Significant potential also exists to leverage household objects to gather data about users. Doing so can provide insights into the users' health state and track changes over time. For example, in 2018, Google filed a patent that describes using optical sensors to monitor and track changes in an individual's appearance to help reduce the risk of heart disease. Elsewhere, researchers at NeuraMetrix have developed a method to diagnose early symptoms of neurodegenerative diseases such as Huntington's and Alzheimer's from a keyboard-user's typing cadence. These examples demonstrate how data from household devices can provide early indications of serious diseases.
Implications
By enabling more devices to gather data about users, the connected home can enable more personalized and accurate health insights. As demand for personalized health care increases, demand for health-related smart home technologies is likely to increase too. Demand for these technologies is likely to be further compounded by the aging populations of many developed countries, such as the United States, South Korea, and Japan.

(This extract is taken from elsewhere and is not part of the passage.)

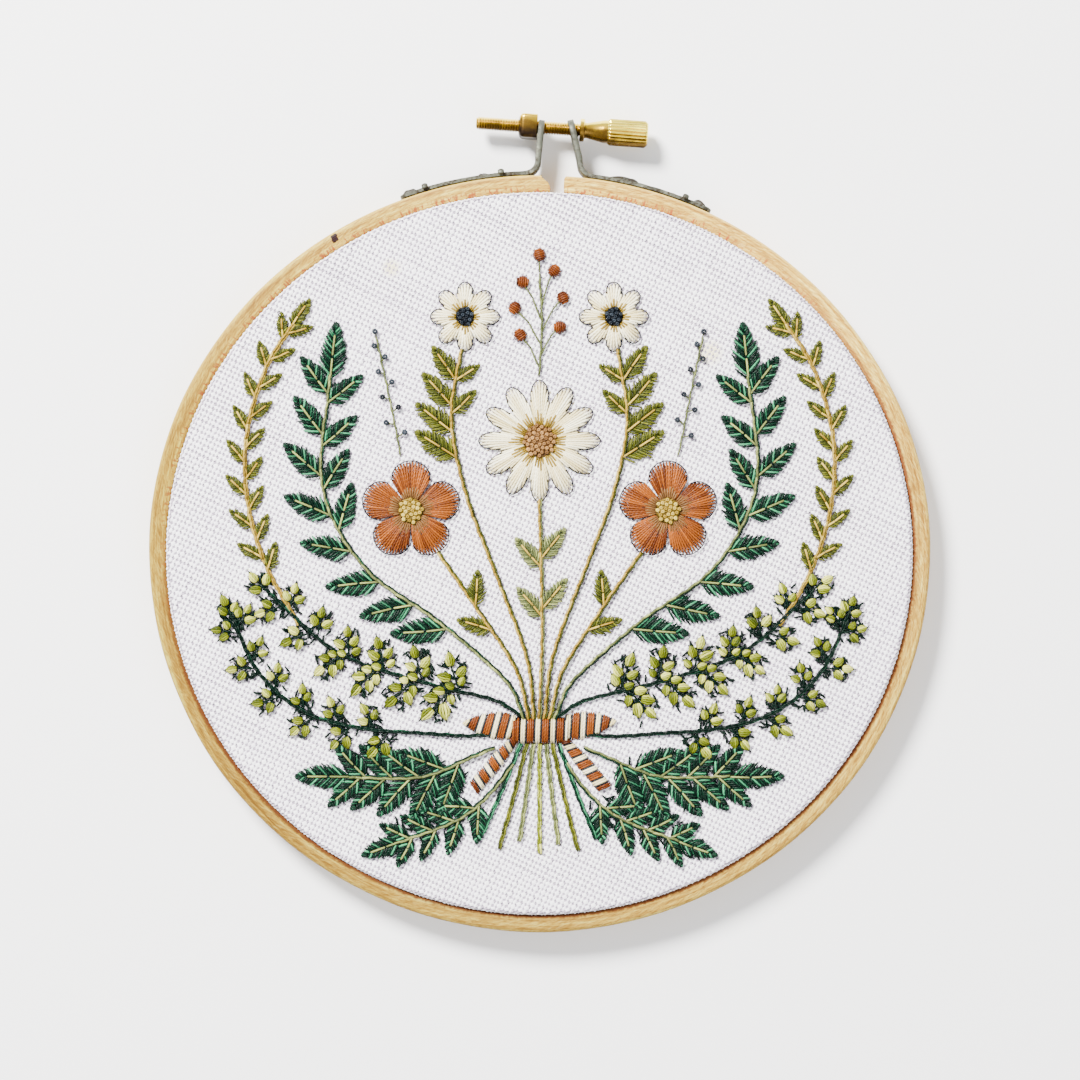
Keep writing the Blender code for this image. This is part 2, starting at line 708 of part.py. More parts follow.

Manufacturers must overcome compatibility issues in order to capitalize on the full potential of health-related data. For example, data from a computer keyboard are unlikely alone to provide a complete view of the user's health status. However, if data from the keyboard can integrate with data from several other devices, this larger data set is likely to provide a coherent and comprehensive picture of the user's health—especially if these data are processed by machine-learning algorithms trained on data from thousands of other connected homes.

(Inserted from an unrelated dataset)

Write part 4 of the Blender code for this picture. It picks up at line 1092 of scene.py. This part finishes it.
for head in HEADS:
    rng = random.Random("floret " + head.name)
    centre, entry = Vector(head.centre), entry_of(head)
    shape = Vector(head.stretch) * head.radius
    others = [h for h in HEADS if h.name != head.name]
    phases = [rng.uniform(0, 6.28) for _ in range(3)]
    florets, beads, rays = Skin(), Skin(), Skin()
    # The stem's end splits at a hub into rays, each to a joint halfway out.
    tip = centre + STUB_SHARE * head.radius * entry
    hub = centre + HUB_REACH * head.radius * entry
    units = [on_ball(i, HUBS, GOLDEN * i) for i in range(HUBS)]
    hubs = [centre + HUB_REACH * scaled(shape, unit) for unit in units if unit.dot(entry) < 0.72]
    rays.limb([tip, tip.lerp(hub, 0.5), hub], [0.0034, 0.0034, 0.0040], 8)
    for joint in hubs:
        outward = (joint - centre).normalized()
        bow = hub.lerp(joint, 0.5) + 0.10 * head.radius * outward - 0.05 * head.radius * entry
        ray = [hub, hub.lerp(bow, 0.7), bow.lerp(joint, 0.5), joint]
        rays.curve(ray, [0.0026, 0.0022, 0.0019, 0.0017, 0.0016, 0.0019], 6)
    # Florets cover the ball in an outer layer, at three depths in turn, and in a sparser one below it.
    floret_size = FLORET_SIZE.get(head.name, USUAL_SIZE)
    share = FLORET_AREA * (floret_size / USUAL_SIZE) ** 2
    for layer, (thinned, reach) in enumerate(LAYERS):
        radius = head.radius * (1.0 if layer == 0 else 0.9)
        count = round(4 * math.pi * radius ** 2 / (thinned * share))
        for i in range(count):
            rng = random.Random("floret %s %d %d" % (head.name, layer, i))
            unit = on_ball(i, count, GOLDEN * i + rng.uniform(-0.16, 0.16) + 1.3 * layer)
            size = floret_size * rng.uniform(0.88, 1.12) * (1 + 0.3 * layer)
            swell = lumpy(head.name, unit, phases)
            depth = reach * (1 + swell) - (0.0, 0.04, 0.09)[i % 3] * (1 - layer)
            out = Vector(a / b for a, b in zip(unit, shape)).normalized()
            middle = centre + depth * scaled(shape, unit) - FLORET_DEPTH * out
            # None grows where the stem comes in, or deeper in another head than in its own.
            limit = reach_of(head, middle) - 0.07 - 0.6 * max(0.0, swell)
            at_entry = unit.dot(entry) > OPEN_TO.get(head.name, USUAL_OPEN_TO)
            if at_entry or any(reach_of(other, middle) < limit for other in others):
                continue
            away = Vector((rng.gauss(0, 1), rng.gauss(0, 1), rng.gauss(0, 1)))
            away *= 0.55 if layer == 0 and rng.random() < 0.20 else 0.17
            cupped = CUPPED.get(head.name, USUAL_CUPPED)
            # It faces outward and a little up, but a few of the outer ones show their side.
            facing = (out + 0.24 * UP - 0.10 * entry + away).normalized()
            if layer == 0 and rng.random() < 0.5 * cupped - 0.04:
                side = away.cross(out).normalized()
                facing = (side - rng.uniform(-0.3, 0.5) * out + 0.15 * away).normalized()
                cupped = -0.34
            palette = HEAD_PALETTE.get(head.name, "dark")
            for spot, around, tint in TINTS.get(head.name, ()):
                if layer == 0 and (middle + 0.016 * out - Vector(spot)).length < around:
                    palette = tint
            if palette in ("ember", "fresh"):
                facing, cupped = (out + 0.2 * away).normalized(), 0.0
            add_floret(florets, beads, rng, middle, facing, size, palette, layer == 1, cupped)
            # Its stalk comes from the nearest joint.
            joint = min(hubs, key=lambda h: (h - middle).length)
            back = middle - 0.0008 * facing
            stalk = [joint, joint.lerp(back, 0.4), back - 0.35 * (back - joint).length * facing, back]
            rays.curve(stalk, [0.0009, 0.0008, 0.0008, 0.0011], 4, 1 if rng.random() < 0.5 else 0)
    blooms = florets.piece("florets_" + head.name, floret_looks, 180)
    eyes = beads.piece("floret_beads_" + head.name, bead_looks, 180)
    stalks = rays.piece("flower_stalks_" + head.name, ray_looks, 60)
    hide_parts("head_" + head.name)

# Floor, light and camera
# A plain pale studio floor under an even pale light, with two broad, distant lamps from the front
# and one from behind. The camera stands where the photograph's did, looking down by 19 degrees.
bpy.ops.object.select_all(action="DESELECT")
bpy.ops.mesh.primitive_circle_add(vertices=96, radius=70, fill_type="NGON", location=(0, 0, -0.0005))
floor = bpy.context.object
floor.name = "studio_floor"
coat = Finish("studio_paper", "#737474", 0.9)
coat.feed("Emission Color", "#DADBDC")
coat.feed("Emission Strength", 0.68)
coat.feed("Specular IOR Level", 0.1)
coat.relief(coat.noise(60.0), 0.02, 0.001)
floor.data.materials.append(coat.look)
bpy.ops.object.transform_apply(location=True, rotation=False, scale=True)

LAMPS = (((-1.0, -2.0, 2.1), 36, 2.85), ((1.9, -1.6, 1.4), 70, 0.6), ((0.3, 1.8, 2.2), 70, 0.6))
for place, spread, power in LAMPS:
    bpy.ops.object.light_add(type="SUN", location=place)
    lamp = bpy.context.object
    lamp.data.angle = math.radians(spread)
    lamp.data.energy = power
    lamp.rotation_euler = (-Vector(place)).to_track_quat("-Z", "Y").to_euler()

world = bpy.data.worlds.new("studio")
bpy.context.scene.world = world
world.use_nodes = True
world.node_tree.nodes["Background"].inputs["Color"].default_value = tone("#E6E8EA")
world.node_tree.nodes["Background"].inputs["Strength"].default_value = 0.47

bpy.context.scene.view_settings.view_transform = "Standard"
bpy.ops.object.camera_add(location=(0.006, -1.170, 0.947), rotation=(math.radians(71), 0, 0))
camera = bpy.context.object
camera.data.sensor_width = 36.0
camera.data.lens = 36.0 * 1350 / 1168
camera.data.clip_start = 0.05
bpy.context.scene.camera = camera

However, the personal nature of health and medical information raises potential privacy concerns for consumers. Enabling devices to access private medical information increases the possibility of headline-grabbing data breaches that may hinder adoption. Further, consumers may be wary of adopting smart-home technologies that enable such granular data gathering as to record their every move at home.
Impacts/Disruptions
The connected home has the potential to disrupt health care in several ways. Data from Internet of Things (IoT) devices could enable early diagnosis of serious diseases, such as cancer, heart disease, and Alzheimer's, enabling earlier intervention and potentially halting disease progression. Such early interventions could potentially reduce health-care costs, because preventive interventions are often less costly than curative treatments. Health insurance is also likely to see effects: Not only will earlier intervention reduce health-care costs, but data from IoT devices could inform policy providers and enable more accurate risk calculation.